[begin EXERCISE INPUTS]

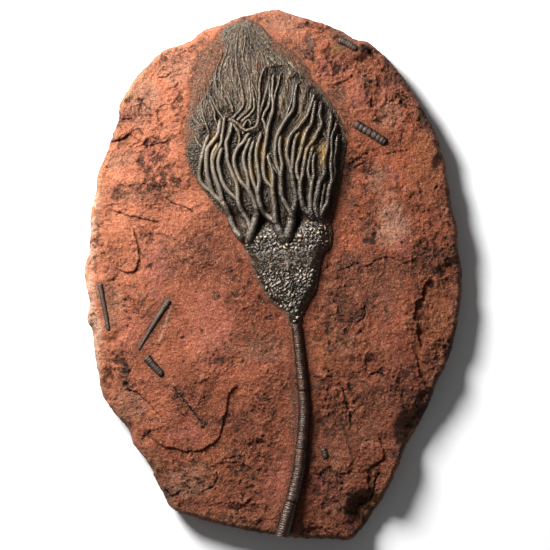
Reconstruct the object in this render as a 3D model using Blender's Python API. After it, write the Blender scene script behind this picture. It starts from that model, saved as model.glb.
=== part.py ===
"""A crinoid fossil lying on its slab of red-stained limestone.

Built in metres, +Z up. The slab lies on its flat back with the origin at the middle of that face, the
crown of the sea lily points along +Y and the stem runs towards -Y.

Plan points are written in millimetres as (across, down) on a drawing of the face, whose point
DRAWING_CENTRE lies over the origin. Heights are in metres above the back.
"""

import math

import bmesh
import bpy
from mathutils import Vector, noise
from mathutils.bvhtree import BVHTree
from mathutils.geometry import delaunay_2d_cdt

MM = 0.001
SLAB_WIDTH = 0.380
SLAB_HEIGHT = 0.533
BED = 0.034  # height of the face that the fossils lie on
EDGE_FALL = 0.005  # how much lower the face is at the rim than in the middle
EDGE_RUN = 0.060
RIM_INSET = 0.006
RIM_DROP = 0.006
GIRTH_SHARE = 0.48  # height of the widest line round the side, as a share of the face edge's height
HEEL_SHARE = 0.38  # height of the side's lowest bend, as a share of the widest line's
HEEL_INSET = 0.003
FOOT_INSET = 0.010
ARRIS_INSET = 0.0015
SIDE_SWING = 0.16  # how much those two shares vary round the slab
SIDE_LUMP = 0.03
LEDGE_FOOT = 0.003  # how far out from a ledge's top its drop reaches the lower face
GAP = 0.0003  # between pieces that touch
DRAWING_CENTRE = (273.0, 275.0)

SLAB_SPACING = 0.0145
MAT_SPACING = 0.0105
CALYX_SPACING = 0.0058
MAT_EDGE = 0.0012
ARM_SPACING = 0.0095
LIFT = 0.35  # an arm's or stem's axis stands this share of its radius above what it lies on
FRAGMENT_LIFT = -0.25  # and a loose length of stem's, which is sunk deeper in the stone
ROOT_SINK = 0.9  # how far an arm's lower end is sunk in the crown, as a share of its radius
ROOT_RUN = 0.015  # and the length over which it rises from there
CLEARANCE = 0.0004  # how far a cutter stands outside the solid that it stands for
TUBE_ROUND = 1  # a curve's bevel_resolution, which gives an arm or stem six sides
STRAND_ROUND = 0
STEM_PITCH = 0.0052  # from one raised joint of the stem to the next
STEM_RIDGE = 0.0006

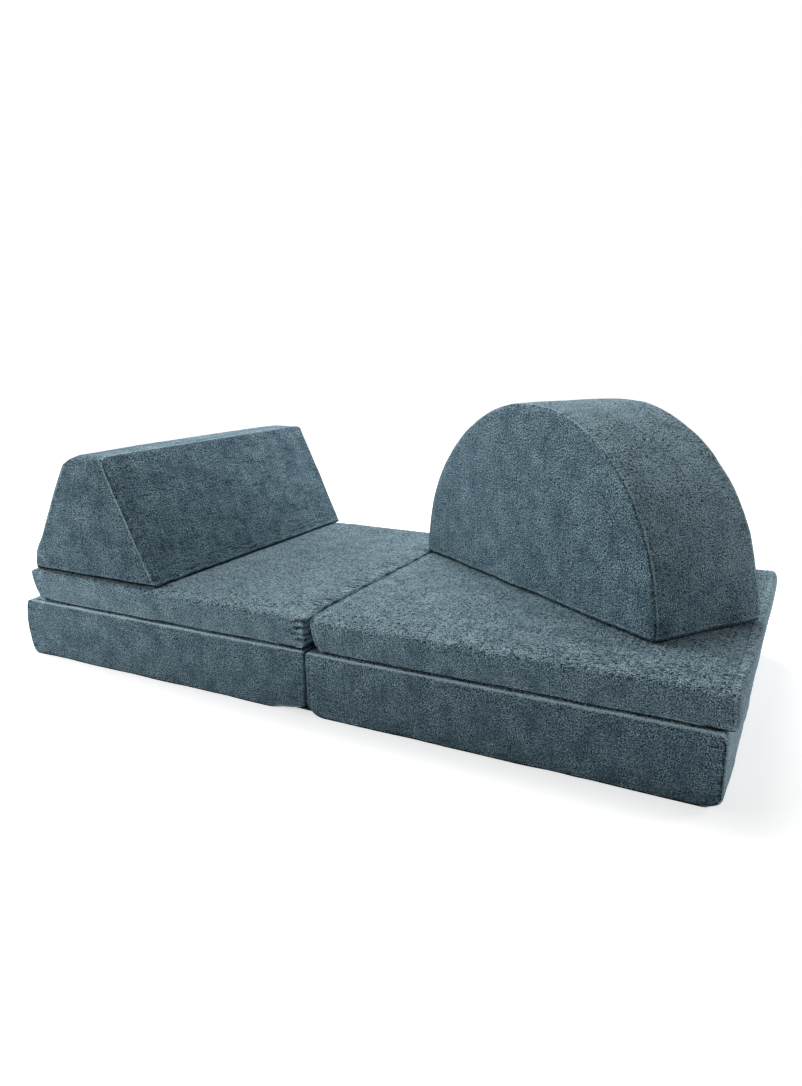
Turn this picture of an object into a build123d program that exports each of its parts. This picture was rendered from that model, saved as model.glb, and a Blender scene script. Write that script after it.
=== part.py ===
from build123d import *
import math
import os

# A modular foam play sofa: a thick folding base mattress, a thinner folding seat mattress on it,
# a bolster with sloping sides and a half-moon cushion. Each cushion half is a foam block in a
# sewn cover of separate panels, closed by a zip. Millimetres, +X to the right along the sofa,
# +Y to the back, +Z up. The origin is on the floor, under the base's fold line, mid depth.

# Cloth, clearances and cutting overrun
cloth = 2.0
foam_fit = 0.3
rest_gap = 0.3
fold_clearance = 0.3
overrun = 50.0

# The two folding mattresses
mattress_depth = 850.0
base_half_length = 855.0
base_height = 150.0
base_fold_gap = 6.0
base_crown = 2.0
base_end_slope = 8.0
base_fold_slope = 1.0
seat_end_inset = 3.0
seat_height = 75.0
seat_shift = 5.0
seat_crown = 3.0
seat_end_slope = 18.0
seat_fold_slope = 9.0

# How the mattress covers are rounded, sewn and drawn in
crest_radius = 22.0
crown_flat = 1.0
foot_sink = 0.5
foot_radius = 12.0
upright_radius = 15.0
end_crest_radius = 12.0
side_draw = 3.0
rim_height = 12.0
end_seam_inset = 9.0

# The bolster, lying across the left end of the seat
bolster_length = 829.0
bolster_height = 294.0
bolster_foot_width = 408.0
bolster_top_width = 113.0
bolster_top_offset = 160.0
bolster_end_inset = 14.0
bolster_front_inset = 20.0
bolster_left_crest_radius = 18.0
bolster_right_crest_radius = 8.0
bolster_end_radius = 9.0
slope_seam_inset = 5.0

# The half-moon cushion, standing at a slant on the right half of the seat
moon_radius = 422.0
moon_thickness = 280.0
moon_crown = 8.0
moon_face_radius = 7.0
moon_toe_radius = 18.0
moon_foot_radius = 8.0
moon_turn = -34.2
moon_from_fold = 349.6
moon_before_middle = 20.0
moon_seam_inset = 8.0

# The zips, all on the side away from the front
zip_height = 8.0
zip_slit = 1.6
mattress_zip_length = 700.0
bolster_zip_length = 300.0
moon_zip_length = 620.0
slider_length = 14.0
slider_thickness = 2.4
slider_neck_length = 8.0
slider_neck = 1.0
slider_clearance = 0.3
slider_round = 1.2

# Where each cushion lies on the one that carries it
seat_half_length = base_half_length - seat_end_inset
seat_floor = base_height + rest_gap
seat_top = seat_floor + seat_height
cushion_floor = seat_top + rest_gap
bolster_foot_left = seat_shift - seat_half_length + bolster_end_inset
bolster_front = bolster_front_inset - mattress_depth / 2
moon_face_x = seat_shift + moon_from_fold
moon_face_y = -moon_before_middle

# How far the bolster's two slopes lean from upright
bolster_right_run = bolster_foot_width - bolster_top_offset - bolster_top_width
left_lean = math.atan2(bolster_top_offset, bolster_height)
right_lean = math.atan2(bolster_right_run, bolster_height)


def prism(face, plane, length):
    """A flat outline on a plane, pushed out to a length both ways."""
    return extrude(plane * face, length / 2, both=True)


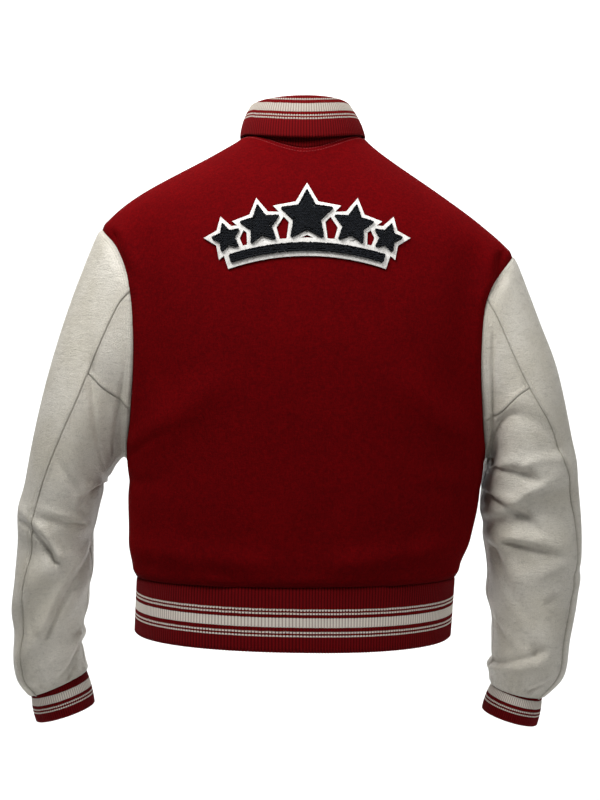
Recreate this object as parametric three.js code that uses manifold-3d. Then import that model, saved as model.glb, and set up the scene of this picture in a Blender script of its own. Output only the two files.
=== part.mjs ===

[end EXERCISE INPUTS]

> _WRITTEN TASK_
Quote the records above exactly, from the first line through the line containing "crown of the", and nothing more.

> _TASK SOLUTION_
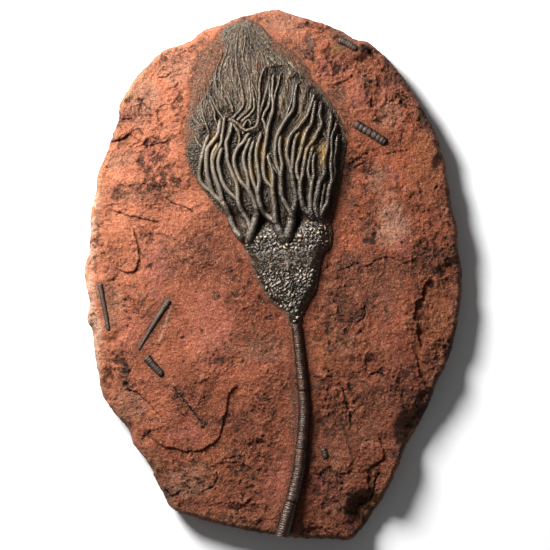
Reconstruct the object in this render as a 3D model using Blender's Python API. After it, write the Blender scene script behind this picture. It starts from that model, saved as model.glb.
=== part.py ===
"""A crinoid fossil lying on its slab of red-stained limestone.

Built in metres, +Z up. The slab lies on its flat back with the origin at the middle of that face, the
crown of the sea lily points along +Y and the stem runs towards -Y.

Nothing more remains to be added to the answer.